◆ **GOAL**: Repeat exactly the lines of the entries below from the one with "Continue the OpenSCAD" through the one with "FACE_STEPS = 48", both ends included, and nothing else.

[Extracted records]
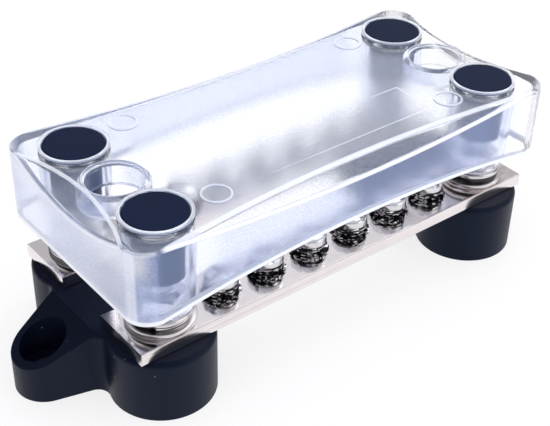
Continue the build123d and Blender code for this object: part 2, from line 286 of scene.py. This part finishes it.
bright_stainless, start = new_finish("bright_stainless")
where = start.node("TexCoord", {}, {}, output="Object")
grain = stretched_noise(start, where, 2600, 2600, 2600, 3.0)
clouds = stretched_noise(start, where, 300, 300, 300)
relief = start.node("Bump", {}, {"Height": grain, "Strength": 0.12, "Distance": 0.03 * mm})
rolled = start.node("BsdfPrincipled", {}, {
    "Base Color": clouds.blend((0.62, 0.63, 0.66, 1), (0.78, 0.78, 0.80, 1)),
    "Metallic": 1.0,
    "Roughness": 0.16 + 0.12 * clouds,
    "Normal": relief,
})
start.node("OutputMaterial", {}, {"Surface": rolled})

studs = stamp("threaded_studs", stud_places, [
    hexagon(head_flats, head_foot, head_top, head_bevel),
    thread(stud_radius, thread_root, thread_pitch, head_top, stud_tip, tip_chamfer),
], crease=50)
dress(studs, bright_stainless)
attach(studs, "base")
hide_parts("stud_bolts")


# Bus bars
# Sheared flat brass bar, drilled, tapped and nickel plated all over. The faces are mirror
# bright, the long sheared sides keep fine drawing lines, and the plating warms the grey.
# Brown painted reflections lie round the studs on the right, and the rounded edges
# carry a painted dark line of shade.


def distance_from(x, y, at_x, at_y):
    """How far a place lies from the nearest of the four upright axes at (+-at_x, +-at_y)."""
    past_x, past_y = abs(x) - at_x, abs(y) - at_y
    return (past_x * past_x + past_y * past_y) ** 0.5


bar_plating, start = new_finish("bar_plating")
where = start.node("TexCoord", {}, {}, output="Object")
facing_side, facing_up = start.node("NewGeometry", {}, {}, output="Normal").axes()[1:]
side_mask = abs(facing_side).rise(0.6, 0.9)
top_mask = facing_up.rise(0.6, 0.9)
painted_edge_shade = (abs(facing_side) * abs(facing_up) * 2.0).rise(0.25, 0.8)
drawing_lines = stretched_noise(start, where, 9, 9, 2300, 4.0)
faint_lines = stretched_noise(start, where, 30, 3000, 30)
ripple = stretched_noise(start, where, 130, 160, 130, 1.0)
clouds = stretched_noise(start, where, 240, 240, 240)
height = drawing_lines * side_mask * 1.2 + faint_lines * top_mask * 0.25 + ripple * 0.8
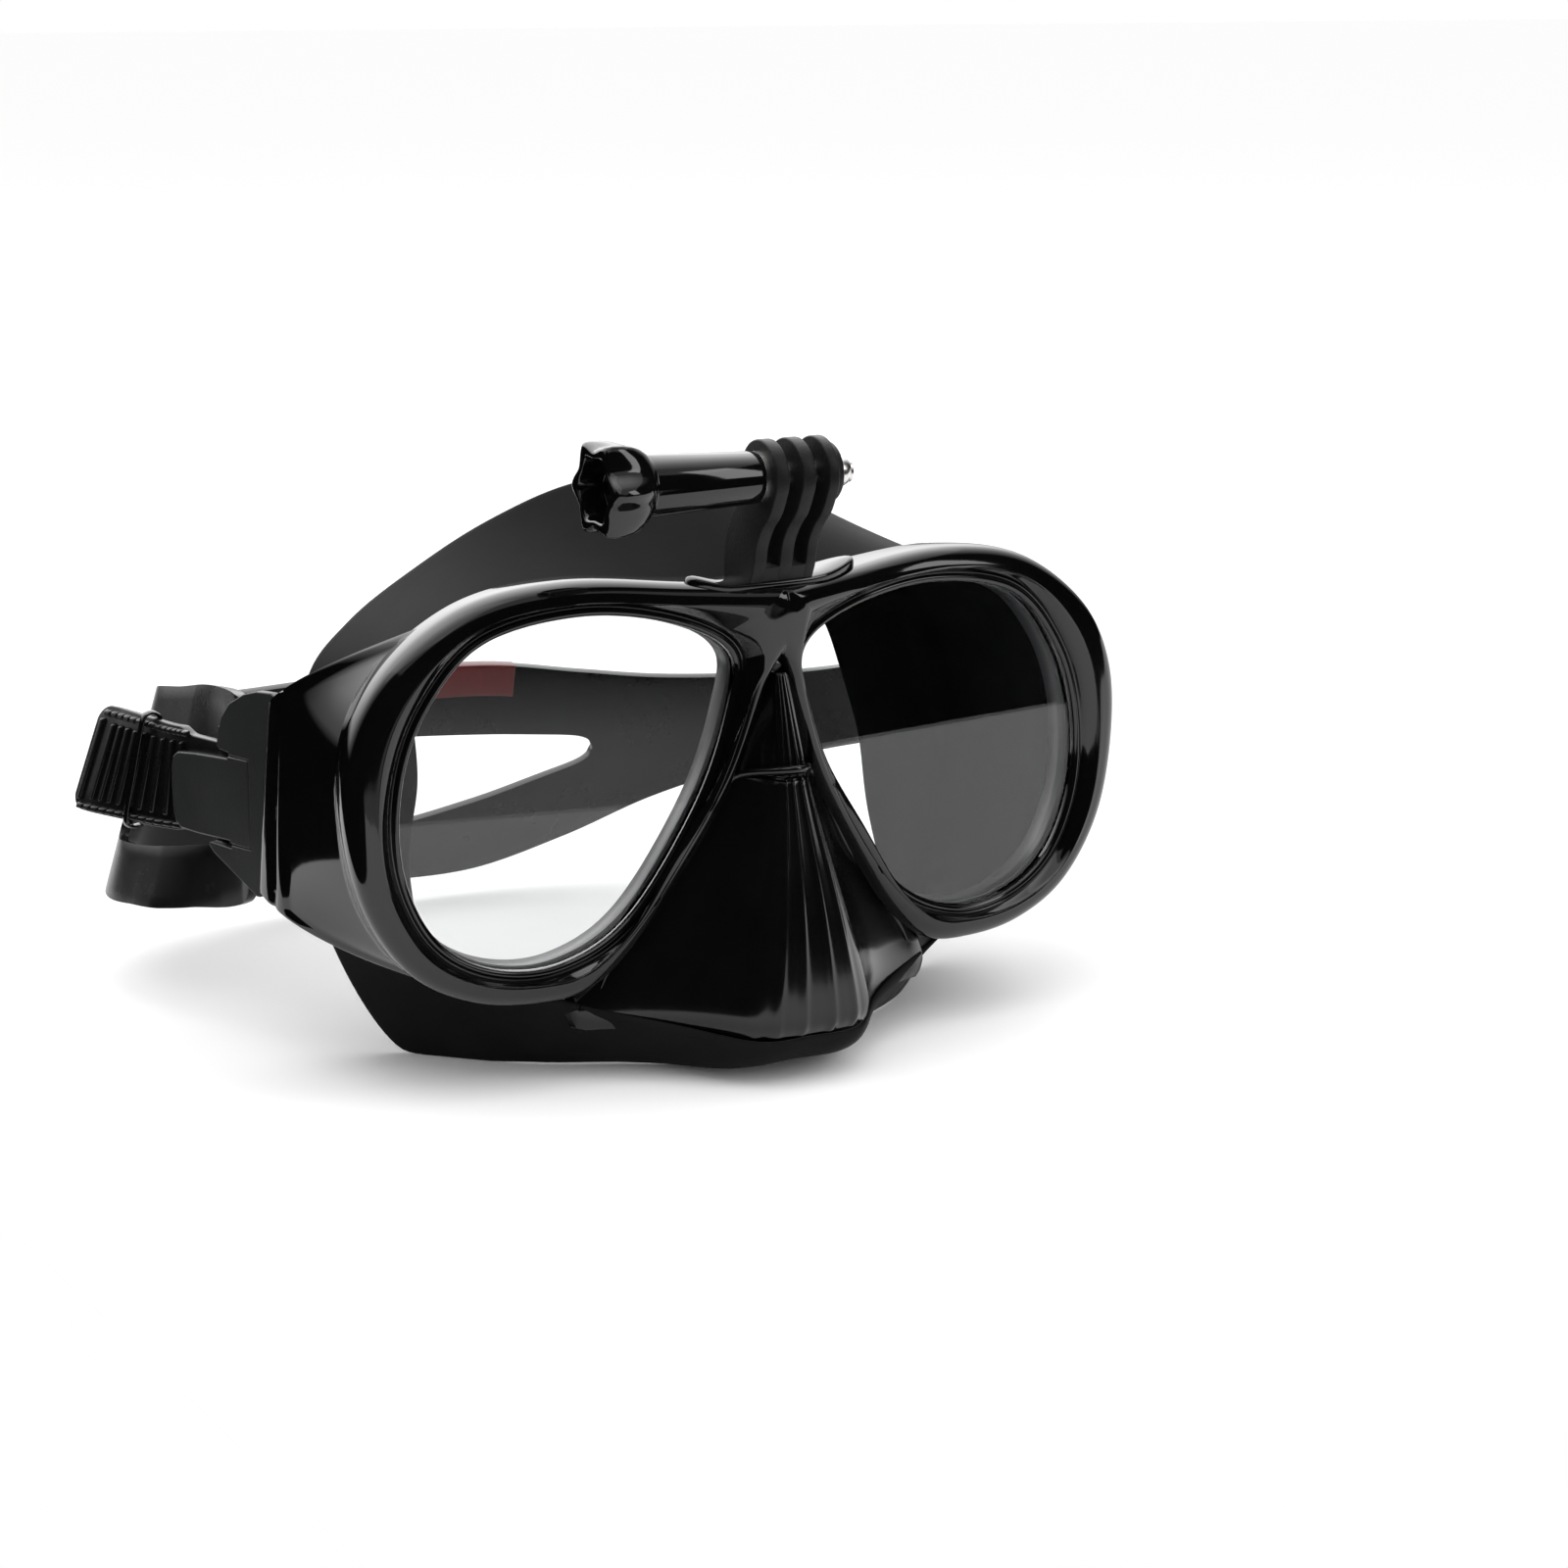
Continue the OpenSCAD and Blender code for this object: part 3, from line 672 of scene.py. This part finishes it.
# Rows of the nose pocket: height, half width and depth at the frame, the same at the ridge
POCKET = [(84.5, 1.5, 4.0, 1.0, 1.2), (78, 4.2, 5.0, 1.6, -0.6), (71, 7.2, 6.0, 2.3, -2.4),
          (64.5, 10.2, 7.0, 3.0, -4.0), (63.0, 10.8, 7.2, 3.2, -4.0), (55, 15.5, 8.5, 4.4, -6.2),
          (45, 21.5, 10.5, 6.3, -8.9), (34, 30.5, 12.5, 8.4, -11.4), (24, 38.5, 13.5, 10.2, -13.0),
          (17, 41.5, 13.0, 11.4, -13.6), (13.7, 41.0, 12.5, 11.6, -13.4), (11.5, 40.0, 13.0, 11.2, -12.2)]
RIDGES = (-0.8, -0.3, 0.3, 0.8)     # across the ridge, in half widths
POCKET_LIP = 63.8                   # the soft pocket starts about here, below the bridge panel
POCKET_STEPS = 6                    # rows between two rows above
FLANK_STEPS = 12
FACE_STEPS = 48                     # across the ridge


def pocket_row(row):
    """One level section: a hollow flank, the ribbed ridge, and the other flank."""
    z, wide, deep, ridge, front = row
    side = [(wide + 2.0, deep + 3.5, z)]
    for k in range(FLANK_STEPS):
        t = k / FLANK_STEPS
        hollow = 0.22 * (wide - ridge) * math.sin(math.pi * t) * (1 - 0.3 * t)
        x = lerp(wide, ridge, t) - hollow * 0.55
        y = lerp(deep, front, t ** 1.15) + hollow * 0.25
        side.append((x, y, z))
    face = []
    for k in range(FACE_STEPS + 1):
        h = 1 - 2 * k / FACE_STEPS
        bump = sum(math.exp(-((h - c) / 0.085) ** 2) for c in RIDGES)
        round_off = 0.18 * ridge * abs(h) ** 4
        face.append((ridge * h, front + round_off - 0.55 * bump * min(1.0, ridge / 3.0), z))
    return side + face + [(-x, y, zz) for x, y, zz in reversed(side)]


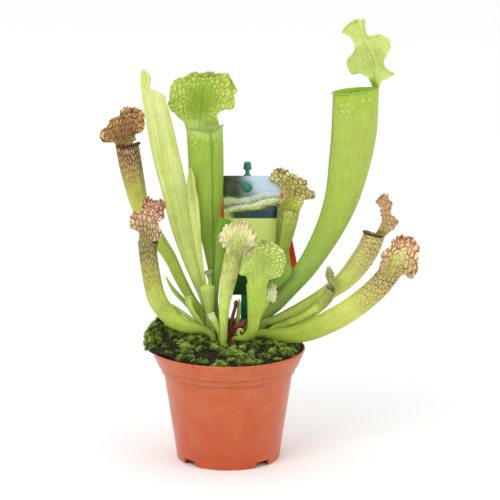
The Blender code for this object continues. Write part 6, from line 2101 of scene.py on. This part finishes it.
class Plant:
    """All leaves of the clump, from the tall ones at the back to the shoots in front."""

    @staticmethod
    def leaf(name: str, stations: tuple, **sizes: object) -> Leaf:
        """One leaf with the finish of its name."""
        return Leaf(name, LEAF_FINISHES[name], stations, **sizes)

    def tall(self) -> Iterator[Leaf | UnopenedLeaf]:
        """The two tall pitchers, the unopened one and the pale narrow leaf."""
        yield self.leaf(
            "pitcher_tall_right",
            ((22.5, 9, 91.5, 3.4), (24.5, 9, 100, 3.6), (29.5, 9.5, 111, 4.2), (38.1, 10, 120.7, 5.8),
             (49, 11, 134.5, 7.4), (60.5, 12, 148.5, 8.4), (72.7, 12, 168.5, 10), (82.2, 12, 188, 11.9),
             (89.2, 12, 208.3, 13.9), (94.3, 12, 234.6, 16.5), (97.5, 12, 259.8, 17.9),
             (98.4, 12, 289.3, 18)),
            facing=(-0.94, -0.34, 0), across_scale=0.82, deep_scale=1, wing=1.1, hollow=0.72, lip=1.3,
            slant=-2, side_slant=-1.5, neck_angle=24,
            hood=Hood(
                ((369.5, 79.5, 375, 79.5, 17.5, 381.5, 81.5), (366, 76.5, 376, 75, 18, 388, 78),
                 (358.5, 73.3, 376.3, 70, 20, 395.5, 74), (352, 74, 376.2, 65.5, 20, 392, 71.5),
                 (347.3, 67, 375, 60.5, 19.5, 386.5, 66.5), (347, 60, 373, 55.5, 19, 385, 60),
                 (352, 53, 370.5, 50.5, 18, 388.5, 53.5), (355.8, 47, 367.5, 46, 17, 391.8, 45),
                 (354.3, 41.5, 365.5, 41.5, 16.5, 388, 38), (350.5, 37, 364, 37.5, 16, 379, 35.5),
                 (345.5, 33.7, 362.8, 33, 15, 368.3, 38.3), (341.7, 32.5, 361.8, 28, 14.5, 365.7, 31),
                 (347, 25, 361, 23.5, 14, 365.2, 24.5), (354, 19.8, 360.5, 19.3, 13, 365.5, 19.6)),
                columns=72, turn=0.57, ruffle=1.3, waves=9, phase=1, frill=0.4, fray=0.35, crease=2.6,
                midrib_fold_shade=0.7,
            ),
        )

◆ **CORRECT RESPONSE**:
Continue the OpenSCAD and Blender code for this object: part 3, from line 672 of scene.py. This part finishes it.
# Rows of the nose pocket: height, half width and depth at the frame, the same at the ridge
POCKET = [(84.5, 1.5, 4.0, 1.0, 1.2), (78, 4.2, 5.0, 1.6, -0.6), (71, 7.2, 6.0, 2.3, -2.4),
          (64.5, 10.2, 7.0, 3.0, -4.0), (63.0, 10.8, 7.2, 3.2, -4.0), (55, 15.5, 8.5, 4.4, -6.2),
          (45, 21.5, 10.5, 6.3, -8.9), (34, 30.5, 12.5, 8.4, -11.4), (24, 38.5, 13.5, 10.2, -13.0),
          (17, 41.5, 13.0, 11.4, -13.6), (13.7, 41.0, 12.5, 11.6, -13.4), (11.5, 40.0, 13.0, 11.2, -12.2)]
RIDGES = (-0.8, -0.3, 0.3, 0.8)     # across the ridge, in half widths
POCKET_LIP = 63.8                   # the soft pocket starts about here, below the bridge panel
POCKET_STEPS = 6                    # rows between two rows above
FLANK_STEPS = 12
FACE_STEPS = 48                     # across the ridge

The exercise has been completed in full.